The Damn Devils have come through lockdown and living thousands of miles apart with a hard-hitting album The Damn Devils. The self-titled debut album fuses rock, pop and metal for a sound that will make you want to come back for more. From the collective minds of Vin Perotta, Age Graves and Joey Dominick, they take you from bar fights to graveyards and everywhere in between. We sat down with singer and guitarist Age Graves to talk about the album, creative processes, influences and much more!
OSR: You have all known each other for a long time, but what prompted you to start making music together?
Graves: Vin and Joey grew up together and were in bands together all their lives. I know Vin had been trying to get Joey up and running with a home studio so they could start playing together again. Vin and I used to live down the street from each other in Charlotte, NC so we had a small project at the time but I moved to Idaho and we didn’t work on anything for a while. I tried starting a band in Boise but it fizzled out.
I had a few songs I was working on so I hit Vin up and asked if he’d be interested in recording. We started with ‘Hell’ and took it from there. Eventually, we had like five songs or something and were like, “shit! We can do an album.” Joey got set up and we started incorporating him into the songs which added a really cool new vibe. It all just kind of worked out.

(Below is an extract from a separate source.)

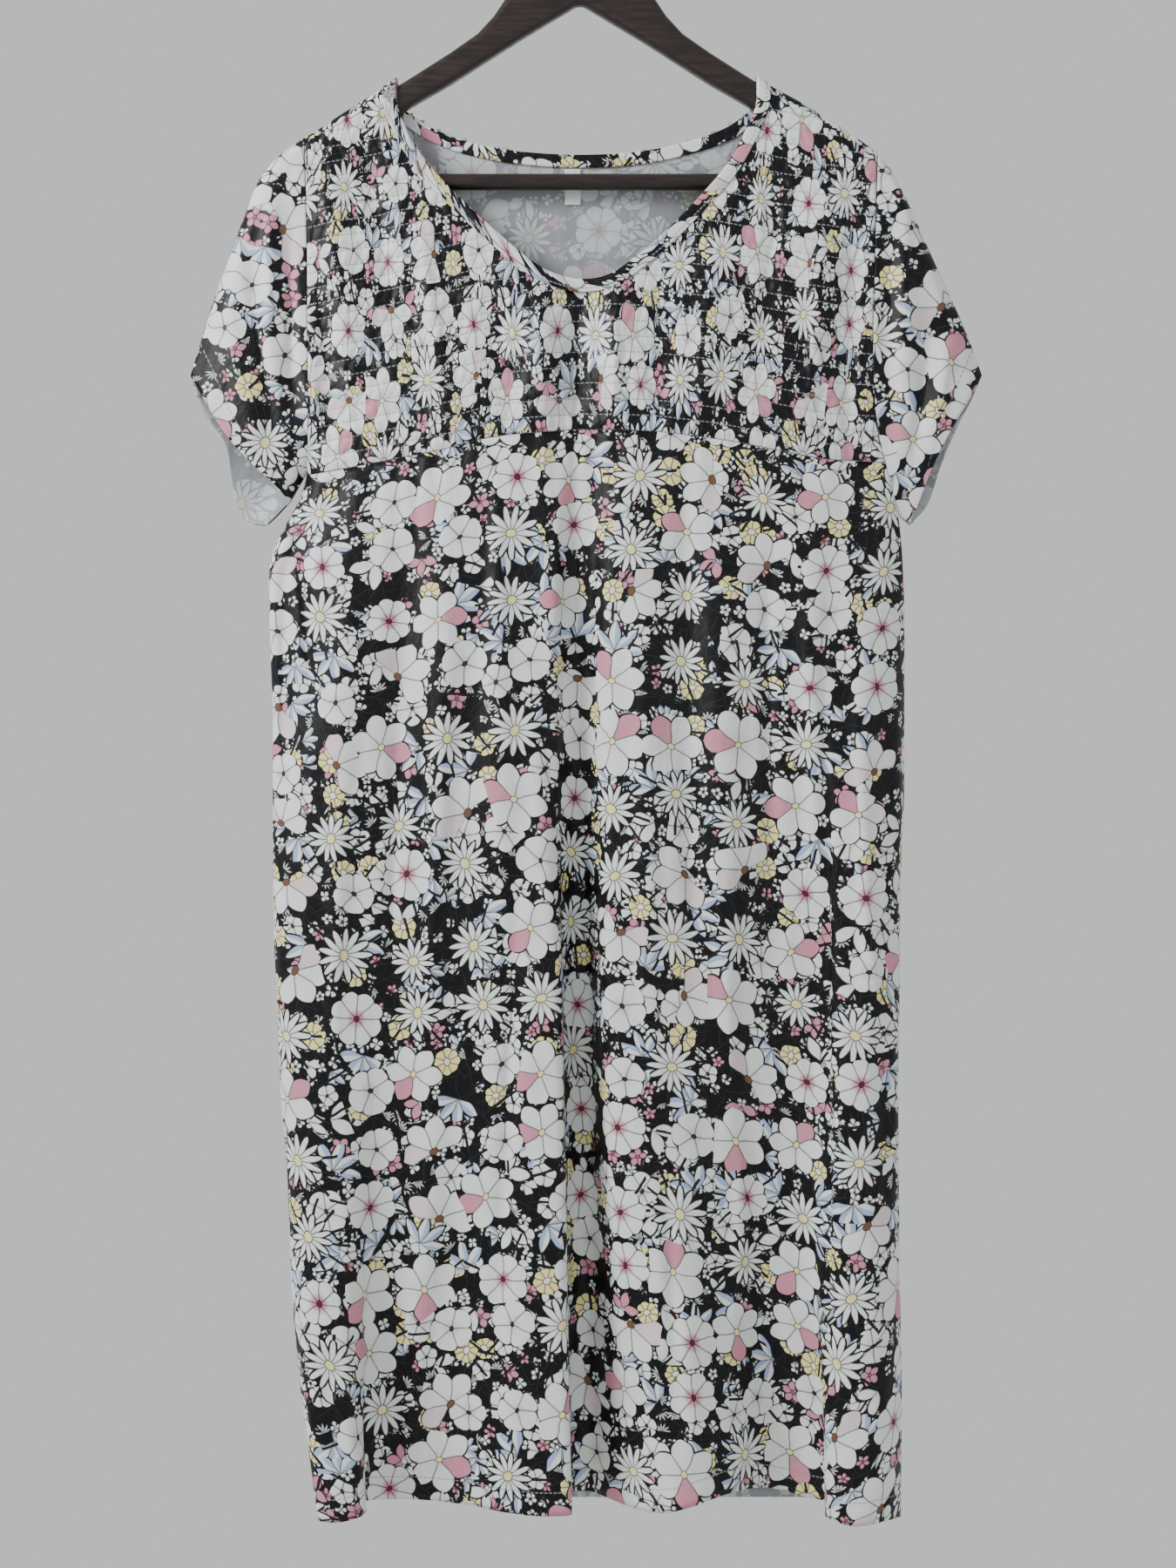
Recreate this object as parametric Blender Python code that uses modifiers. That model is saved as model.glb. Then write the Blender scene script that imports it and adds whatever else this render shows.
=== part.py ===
"""A plus-size casual dress with a shirred front yoke, hanging on a dark wooden hanger.

Metres in the file, millimetres in the tables. +Z is up, -Y is the wearer's front, +X is the viewer's right.
The origin is the bearing point inside the top of the hanger's hook.
"""

import math

import bmesh
import bpy
from mathutils import Vector

MM = 0.001

# Sizes of the cloth and its seams, in millimetres.
WALL = 1.2
SEAM_GAP = 0.3
SIDE_GAP = 0.5
BINDING_WIDTH = 9.0
BINDING_WALL = 1.4
LABEL_WIDTH = 12.0
LABEL_HEIGHT = 26.0
LABEL_WALL = 1.0
SHIRR_PITCH = 11.3
SHIRR_ROWS = 25
SHIRR_RISE = 0.9
GATHER_RISE = 0.5

# Sizes of the hanger, in millimetres.
BOARD = 13.0
BOARD_ROUND = 6.0
NIB_INSIDE = 203.0
BAR_RADIUS = 6.0
BAR_HEIGHT = -222.6
BAR_SIDES = 20
WIRE_RADIUS = 1.8
HOOK_INSIDE = 19.0
HANGER_TOP = -70.0

# The cloth passes over the board in an arc this wide and this high.
OVER_HALF = 7.5
OVER_RISE = 8.6

# The tables are sized on a plane this far in front of the hook, seen from the eye at this distance from it.
PLANE = -30.0
EYE_AWAY = 1350.0
EYE_BLEND = 200.0
EYE_X = 5.8
EYE_Z = -668.3

# Depth of the cloth at the arms, at the bust seam and at the side seams.
ARMS_BOTTOM = -225.0
SIDE_ROUND = 16.0
LEFT_SIDE_Y = -1.0
RIGHT_SIDE_Y = -5.0
LEFT_UNDERARM = -440.0
RIGHT_UNDERARM = -470.0
SEAM_LEFT_EDGE = -202.0
SEAM_RIGHT_EDGE = 226.0
ARMHOLE_TOP_LEFT = -203.0
ARMHOLE_TOP_RIGHT = 219.0
ARMHOLE_ROUND = 60.0
SHOULDER_END = -190.0

# The dip of the front below the V.
VALLEY_X = -3.0
VALLEY_DEPTH = 2.0
VALLEY_WIDTH = 20.0
VALLEY_TOP = -290.0
VALLEY_BLEND = 60.0

# The back's hem and its one lower tip, placed by its share of the width.
BACK_HEM = -1196.0
HEM_TIP = 14.0
HEM_TIP_SHARE = 0.36
HEM_TIP_WIDTH = 0.035

# The cloth's turn over the board in degrees, from its first row at the front to the back.
FIRST_TURN = -88.0
WHOLE_TURN = 178.0

# Bare size label inside the back neck, and the cutters.
LABEL_LEFT = -11.6
LABEL_TOP = -210.5
CUTTER_TOP = -40.0
CUTTER_HALF = 60.0

# Columns: x, z of the upper line of the cloth over the hanger.
SHOULDER = (
    (-213, -196.5), (-194, -185), (-172, -170.5), (-146, -154.5), (-120, -140), (120, -140),
    (141, -152.5), (170, -168.5), (203, -190), (222, -203.5),
)
# Columns: x, z of the inner edge of the neck binding at the front.
NECK_FRONT = (
    (-136, -164), (-134, -174), (-121, -200), (-101, -225), (-70, -255), (-35, -285), (-14, -295),
    (6, -297.5), (26, -292), (55, -270), (83, -242), (109, -212), (127, -178), (131, -164),
)
# Columns: x, z of the inner edge of the neck binding at the back.
NECK_BACK = (
    (-136, -164), (-126, -171), (-108, -182), (-83, -191), (-45, -198), (0, -200.5), (45, -198),
    (83, -190), (108, -181), (123, -171), (131, -164),
)
# Columns: x, z of the seam under the yoke.
BUST_SEAM = (
    (-203, -440), (-170, -434), (-139, -428), (-103, -421), (-62, -411), (-17, -407), (3, -406), (48, -407),
    (88, -411), (120, -416), (150, -422), (185, -428), (226, -430.5),
)
# Columns: z, x of the left edge of the body, down the armhole and then down the side.
LEFT_EDGE = (
    (-1212, -193), (-1184, -197), (-1120, -206), (-1041, -213), (-959, -216), (-897, -221), (-835, -223.5),
    (-774, -226), (-696, -227), (-624, -227), (-564, -229), (-520, -230), (-500, -228), (-478, -218),
    (-459, -208), (-440, -202), (-380, -201), (-281, -201), (-180, -203),
)
# Columns: z, x of the right edge of the body, down the armhole and then down the side.
RIGHT_EDGE = (
    (-1212, 237), (-1120, 237.5), (-1020, 236), (-897, 235), (-815, 236), (-733, 237), (-668, 239),
    (-540, 239), (-500, 238), (-483, 236.5), (-470, 235), (-451, 231), (-430, 226), (-409, 221), (-388, 218),
    (-346, 216),
    (-270, 217), (-180, 219),
)
# Columns: z, y of the side seams.
LEFT_SEAM_DEPTH = ((-1212, -6), (-800, -4), (-560, -2), (-440, LEFT_SIDE_Y))
RIGHT_SEAM_DEPTH = ((-1212, -6), (-800, -5), (-470, RIGHT_SIDE_Y))
# Columns: x, y of the front along the bust seam: fullest over the bust, with a soft valley in the middle.
BUST_DEPTH = (
    (-202, -15), (-170, -19), (-126, -23), (-70, -26), (-30, -26.5), (-9, -22), (0, -21), (9, -22),
    (28, -27.5), (70, -27.5), (116, -25), (170, -20), (217, -11),
)
# Columns: z, y of the back in the middle.
BACK_DEPTH = (
    (-1240, 33), (-1000, 29), (-800, 25), (-560, 20), (-411, 15), (-300, 13), (-225, 11), (-205, 8.5),
    (-180, 7.5), (-140, 7.5),
)
# A row for each fold of the back. Columns: x at the hem, width, depth at the hem, z where it starts.
BACK_FOLDS = (
    (-150, 26, 11, -620), (-92, 20, -8, -760), (-36, 24, 10, -680), (30, 22, -9, -560), (88, 26, 12, -700),
    (140, 22, -8, -820),
    (190, 22, 9, -640),
)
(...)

OSR: How did you decide on the name of the band?
Graves: It just came to me randomly and it made me smile so I threw the idea out there to Vin and he liked it. Signed, sealed, delivered.
OSR: Your self-titled debut album The Damn Devils was created remotely, how difficult did you find this process?
Graves: Certain things are difficult about working remotely. For example, there’s no real-time feedback. When you’re writing a song together in person, you can iterate very quickly. Online, that process is slowed down tremendously. We did everything over text messages, too. This communication creates a lag but I think it allows for more creativity and flexibility as well. You have the time to sit down and think about what you’re playing before you press record.
OSR: What was your creative process for the album? Do you have a structured process or is it more going with the flow?
Graves: Going with the flow for sure. There have been several times where we’re in the middle of working on a song and we get an idea for a new one and start working on that instead.
OSR: The album has a touch of a few genres from metal to pop. Was this something you planned or did it happen organically?
Graves: Definitely organically. I love pop music and I’m not ashamed to admit that I like Top 40 Country music, which is basically pop. It’s just great. You can appreciate it for what it is and not be a hater. Vin definitely brings the heavy edge. He writes a lot of the heavy stuff, which I love. Joey always adds a cool vibe to any song. I’m more of a straightforward songwriter so those two just add a totally new dynamic.
OSR: Is there a story or theme to the album?
Graves: Not exactly. We tried to touch on different topics like quarantine, loss, love, how divided we are in the world today, etc. There’s supposed to be a bit of fun to some of the songs. Like ‘Hush’, for example, is kind of joking about how people are online all the time just spewing nonsense. ‘Pantheon’ is about the pandemic sweeping through and taking over. There isn’t a theme to the album, but the songs all tell a story.
OSR: If people could listen to only one track from the album, which would you suggest and why?
Graves: I’d suggest ‘Gravedigger’. It kind of encompasses the full spectrum of our style and it’s a good story about self-sabotage which I think many people can relate to. When you’re doing something that you know isn’t helping you get where you want to be, but you keep doing it anyway, you’re digging your own grave. If you asked Vin or Joey, they’d probably say ‘The Line’ or ‘Liarmageddon’. ‘The Line’ is about compromise and ‘Liarmageddon’ is about the age of misinformation we’re living in.
OSR: What was the biggest influence on the sound of the band?
Graves: This is a really great question. I think it would depend on who you asked. We wanted to write music that we liked and that pulled together all of our influences. We never decided on a “sound”, we just sort of wrote what we felt like writing. I mean, if you compare a song like ‘Hell’ to a song like ‘Bar Fight’, they’re nothing alike. ‘Hell’ is an acoustic-driven almost alt-country song and ‘Bar Fight’ is just a fun hardcore song with less screaming. We get compared to Ozzy a lot which I think is cool although I have to admit Ozzy isn’t an influence for any of us. We’re still scratching our heads on that one (laughs). I don’t think I can name a biggest influence but I can say our biggest theme was that we were going to record whatever we wanted to.
OSR: Do you feel that the pandemic has affected the music you make?
Graves: Definitely. ‘Scratched on a Wall’ is all about feeling pent up and scratching the days onto the wall like you would in a prison cell. The angstier sound we have I would attribute some of that to pent up aggression during the age of quarantine. At the same time, it’s allowed us to be home a lot more and we probably wouldn’t have released an album this year if it hadn’t been for 2020.
OSR: What else can we expect from you in the coming year?
Graves: We keep getting better and we aren’t going to stop writing music, so I’d expect to see us either releasing some singles or working on the next album.